Deze wekelijks terugkerende gewoonte steunt op de verwachting dat het buiten geplaatste ‘s anderendaags ook weer wordt opgehaald, wat trouwens ook elke week het geval is, bijwijlen deels zelfs voor de bewoners ‘s ochtends hun pand hebben verlaten om ieder in de eigen branche de dagelijkse snede broods te gaan verdienen.

Groot was voorbije week de verbazing bij het aanschouwen ‘s avonds van de onaangeroerde vuilniszakken, nog staand waar ze de avond daarvoor waren neergezet. Bleek dat een stakingsaanzegging aan onze aandacht was ontsnapt; bij het tempo aan werkneerleggingen dat we beleven een verstrooidheid die niet mag verbazen. Alleszins, het vuilnis stond er nog.

Weliswaar werd het werk op donderdag hervat maar vanzelfsprekend moest dan een andere wijk bediend. Die een dag opschuiven en eerst ons afval bergen, zou ons goed uitkomen maar zet een mechanisme met helse gevolgen op gang want gewoontedieren als we zijn zouden de inwoners van die volgende wijk hun afval op woensdagavond te goeder trouw maar zoals zou blijken tevergeefs tegen de gevel plaatsen, zonder ophaling op de verwachte donderdag. De volgende wijkbewoners zouden vrijdag dan weer moeten vaststellen dat hun zakken niet werden weggehaald omdat de vorige wijk, die na ons kwam dus, eerst aan de beurt moest komen. Enzovoort.

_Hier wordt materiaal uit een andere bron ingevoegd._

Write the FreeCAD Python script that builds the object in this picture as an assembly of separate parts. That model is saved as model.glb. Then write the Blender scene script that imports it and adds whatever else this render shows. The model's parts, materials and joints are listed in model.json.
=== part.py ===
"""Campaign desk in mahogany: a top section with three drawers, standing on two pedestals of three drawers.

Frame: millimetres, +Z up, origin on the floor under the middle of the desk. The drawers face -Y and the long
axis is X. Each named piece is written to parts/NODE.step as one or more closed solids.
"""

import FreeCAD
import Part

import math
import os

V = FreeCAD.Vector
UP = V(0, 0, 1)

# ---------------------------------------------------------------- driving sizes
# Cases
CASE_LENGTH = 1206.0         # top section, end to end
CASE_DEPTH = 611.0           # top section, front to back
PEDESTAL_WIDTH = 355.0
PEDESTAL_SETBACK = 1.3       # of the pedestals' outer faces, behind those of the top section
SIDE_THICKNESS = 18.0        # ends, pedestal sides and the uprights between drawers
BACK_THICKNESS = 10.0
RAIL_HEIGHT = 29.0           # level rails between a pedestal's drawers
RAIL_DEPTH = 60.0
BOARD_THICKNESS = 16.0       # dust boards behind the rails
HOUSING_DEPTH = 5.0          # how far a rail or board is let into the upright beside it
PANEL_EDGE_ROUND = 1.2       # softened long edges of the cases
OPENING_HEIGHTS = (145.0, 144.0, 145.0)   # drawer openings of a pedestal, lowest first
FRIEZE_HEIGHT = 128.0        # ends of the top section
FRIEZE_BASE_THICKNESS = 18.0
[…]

Alle begrip voor die moeilijkheid maar intussen bleef ons buitengezet afval wel onaangeroerd, behalve eventueel door gedierte met zo’n lage aaibaarheidsfactor dat die schepselen als ongedierte bekend staan. Het warme weer zou hun appetijt bovendien aanscherpen om het werk der reguliere ophalers over te nemen, weliswaar willekeuriger uitgevoerd.

Vrijdagochtend bekroop me een lichte vorm van paniek die vruchtbaar bleek voor de creativiteit met volgend idee als resultaat.

Mocht de stad, verlegen zittend om het nodige personeel te vinden dat die stakingsdag kan wegwerken, een vuilniswagen met chauffeur beschikbaar stellen - meer niet - dan klaren we samen met enkele potige buurtbewoners die klus toch even zelf. De tuinhandschoenen aangetrokken, even mee de straat langs en de klus is geklaard. Samen sterk, samen slim.

Toen bedacht ik me hoezeer ik de malle molen van onze strikt geordend samenleven daarbij negeerde. Vakbonden die luidkeels de stakingsbrekers kapittelen, kafkaiaanse pennelikkers die het gebrek aan vergunningen om problemen zelf op te lossen zouden komen vaststellen, rechten opeisende klagers die bij ombudslui zouden opmerken dat ze al zo veel belastingen betalen en daarom weigeren de handen uit de mouwen te steken, quotaliefhebbers die komen meten of voldoende vrouwen mee ingezet worden (alhoewel, de sector van de vuilnisophaling wekt zelden de aandacht van quotastrijders), journalisten die wat een normale gezonde burenaanpak zou moeten zijn als zo uitzonderlijk inschatten dat ze de gelegenheidsophalers hinderlijk voor de voeten zouden lopen; de onrust, een milde opstand gelijk, ware niet te overzien. Maar, zo bedacht ik, het vuilnis zou wel weggehaald zijn.

Enkele uren later mocht de buurt vaststellen dat alles was opgehaald. Hoe de diensten het gelapt hebben om de ratten toch nog te snel af te zijn, mag een raadsel blijven (al merkt die chagrijnige buurman die het zeker zou verdomd hebben vrijwillig mee te helpen op dat ze anders blijkbaar niet hard werken als ze nu het dubbele aankunnen) maar welgemeende ode aan de mannen in het oranje pakje die ons elke week bewaren voor het droeve lot op een stort te moeten leven.

Fijne zonnige zondag gewenst

(Foto: Een prent van een vuilniszak zou deze tekst weinig sieren. Dan maar een van de druivelaar boven onze achterdeur die onder het gewicht van de wassende trossen naar beneden zakte en zo het zicht dominerend de indruk wekt dat zich achter onze keuken de tuin van eden uitstrekt.)